I recently came across The Civil Wars, a due made up of singer-songwriters Joy Williams and John Paul White, while browsing iTunes. I was immediately attracted to their music and downloaded their first album, Barton Hollow, which was released in February.

It’s a great album, and I’m enjoying listening to it, but one of my instant favorite songs on the album is a bonus track, a cover of Leonard Cohen’s “Dance Me to the End of Love.” Here’s a live version of The Civil Wars singing it:

[youtube+http://youtu.be/ED97KMfm8O8]

I love this version of the song. It’s romantic, beautiful, and haunting — I’ve been singing it and playing it in my head all week!

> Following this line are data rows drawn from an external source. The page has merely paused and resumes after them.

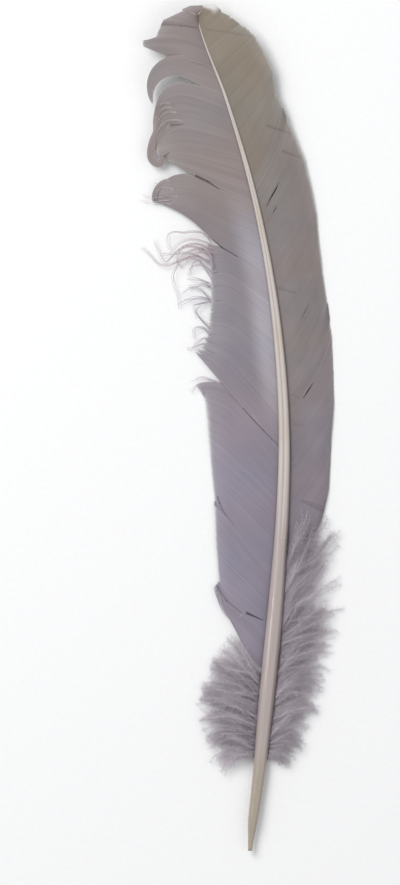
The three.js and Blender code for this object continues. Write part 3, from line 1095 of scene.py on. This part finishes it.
@dataclass
class Down:
    """One tuft of down: fine loose barbs with long barbules on both sides."""

    name: str
    node: str
    side: Side
    shaft: Shaft
    barbs: int
    guides: list[Guide]
    finish: DyedDown
    seed: int
    hooked: tuple[float, float] = (0.4, 1.0)
    steps: int = 16
    clump: int = 6
    clump_degrees: float = 16.0
    barb_degrees: float = 4.0
    stray: float = 0.88
    sway: float = 0.55
    root_out: float = -0.2
    # Each pair is the least and what chance may add: length as a share, level of the end, and how
    # high a barb arches.
    lengths: tuple[float, float] = (0.62, 0.42)
    end_level: tuple[float, float] = (0.5, 1.6)
    arch: tuple[float, float] = (0.4, 4.6)
    barb_widths: tuple[float, float] = (0.2, 0.07)
    clump_tone: float = 0.11
    barb_tone: float = 0.06
    stem_tone: float = 1.22
    # Barbules stand thirty to a millimetre. They are drawn fewer and thicker, so that they show.
    barbule_spacing: float = 0.22
    barbule_length: float = 2.8
    barbule_width: float = 0.065
    # Their usual lean off the barb in degrees, and how much it differs.
    barbule_lean: tuple[float, float] = (58.0, 22.0)

    def barb_line(self, share: float, lean: float, rng: np.random.Generator) -> np.ndarray:
        """Middle line of one barb.

        Args:
            share: where its root is, from 0 at the upper end of the tuft to 1 at the lower end.
            lean: how far the clump that it is part of leans outwards, in degrees.
            rng: source of the differences between barbs.

        Returns:
            Rows of X, Y and Z.
        """
        guide = guide_at(self.guides, share)
        plan = barb_plan(self.shaft, self.side, guide, self.hooked, self.steps, self.root_out)
        t = np.linspace(0, 1, self.steps + 1)
        turn = -self.side.value * math.radians(lean + self.barb_degrees * rng.normal())
        size = self.lengths[0] + self.lengths[1] * rng.random() ** 0.6
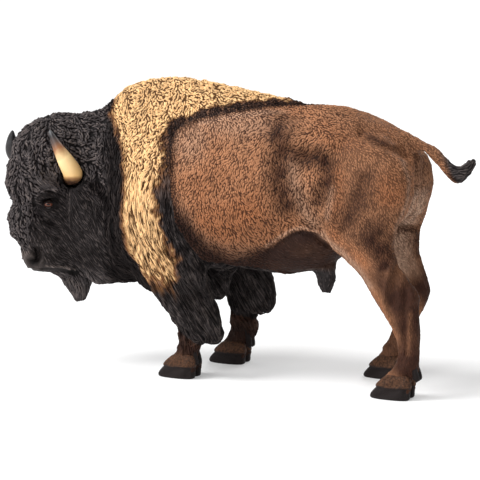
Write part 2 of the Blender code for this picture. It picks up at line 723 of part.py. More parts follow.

I also love one of the comments on this video: “these two need to get a room.” I love the playful sexiness going on in this performance. Having watched a few other YouTube clips of them singing live, I can say that it’s not always this incendiary, but it’s always great! (Note: since Williams is married, I assume this sexiness is part of the act rather than a reflection of them having an off-stage relationship.) I’ll have to keep an eye on their concert schedule — I’d love to see them live sometime.

The Leonard Cohen version is quite different:

[youtube+http://youtu.be/7pA5UhNaYw0]

PJ loves Cohen’s music and really likes his version of this song, but I think The Civil Wars’ version is wonderful. To his each own, I guess!